▸ Collected material:

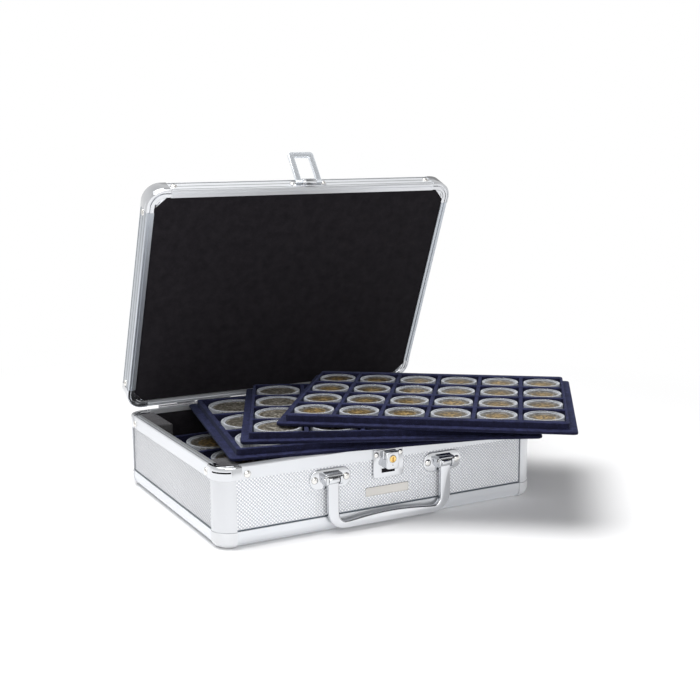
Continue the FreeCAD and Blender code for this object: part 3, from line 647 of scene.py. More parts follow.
finishNodes(aluminiumX, "base_rim_front", "base_rim_back", "bottom_edge_front", "bottom_edge_back")
finishNodes(lidFrameXLit, "lid_rim_front", "lid_rim_back")
finishNodes(lidFrameYShaded, "lid_rim_left", "lid_rim_right")
finishNodes(aluminiumY, "base_rim_left", "base_rim_right", "bottom_edge_left", "bottom_edge_right")
finishNodes(aluminiumZShaded, "corner_posts")
finishNodes(panelFront, "base_front_panel", "base_back_panel")
finishNodes(panelSide, "base_left_panel", "base_right_panel")
finishNodes(panelTop, "base_floor_panel", "lid_top_panel")
finishNodes(cornerPlastic, "ball_corners", "capsules_small", "capsules_medium", "capsules_large",
            "stowed_capsules_upper")
finishNodes(chromePlate, "base_corner_fittings", "lid_corner_fittings", "handle_brackets", "handle_bail", "lock_plate",
            "lock_body", "hasp_plate", "hasp_loop")
finishNodes(rivetSteel, "base_rivets", "lid_rivets", "lock_rivets", "handle_rivets", "hasp_rivets",
            "hinge_rivets_base", "hinge_rivets_lid")
finishNodes(hingeSteel, "hinge_base_leaf", "hinge_lid_leaf", "hinge_pin")
finishNodes(blackLining, "base_lining_floor", "base_lining_walls", "lid_lining")
finishNodes(blackFoam, "base_foam_pad")
finishNodes(greyFelt, "tray_spacers")
finishNodes(plateSatin, "name_plate")
finishNodes(keyBrass, "key_cylinder")
finishNodes(navyFlock, "tray_small", "tray_medium", "tray_large", "stowed_tray_upper", "stowed_tray_middle",
            "stowed_tray_lower")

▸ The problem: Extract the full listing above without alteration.

▸ Complete response:
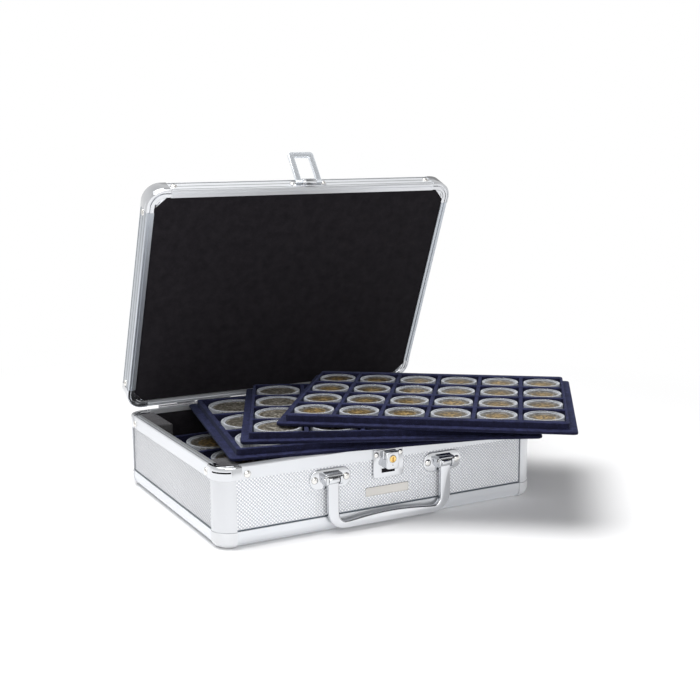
Continue the FreeCAD and Blender code for this object: part 3, from line 647 of scene.py. More parts follow.
finishNodes(aluminiumX, "base_rim_front", "base_rim_back", "bottom_edge_front", "bottom_edge_back")
finishNodes(lidFrameXLit, "lid_rim_front", "lid_rim_back")
finishNodes(lidFrameYShaded, "lid_rim_left", "lid_rim_right")
finishNodes(aluminiumY, "base_rim_left", "base_rim_right", "bottom_edge_left", "bottom_edge_right")
finishNodes(aluminiumZShaded, "corner_posts")
finishNodes(panelFront, "base_front_panel", "base_back_panel")
finishNodes(panelSide, "base_left_panel", "base_right_panel")
finishNodes(panelTop, "base_floor_panel", "lid_top_panel")
finishNodes(cornerPlastic, "ball_corners", "capsules_small", "capsules_medium", "capsules_large",
            "stowed_capsules_upper")
finishNodes(chromePlate, "base_corner_fittings", "lid_corner_fittings", "handle_brackets", "handle_bail", "lock_plate",
            "lock_body", "hasp_plate", "hasp_loop")
finishNodes(rivetSteel, "base_rivets", "lid_rivets", "lock_rivets", "handle_rivets", "hasp_rivets",
            "hinge_rivets_base", "hinge_rivets_lid")
finishNodes(hingeSteel, "hinge_base_leaf", "hinge_lid_leaf", "hinge_pin")
finishNodes(blackLining, "base_lining_floor", "base_lining_walls", "lid_lining")
finishNodes(blackFoam, "base_foam_pad")
finishNodes(greyFelt, "tray_spacers")
finishNodes(plateSatin, "name_plate")
finishNodes(keyBrass, "key_cylinder")
finishNodes(navyFlock, "tray_small", "tray_medium", "tray_large", "stowed_tray_upper", "stowed_tray_middle",
            "stowed_tray_lower")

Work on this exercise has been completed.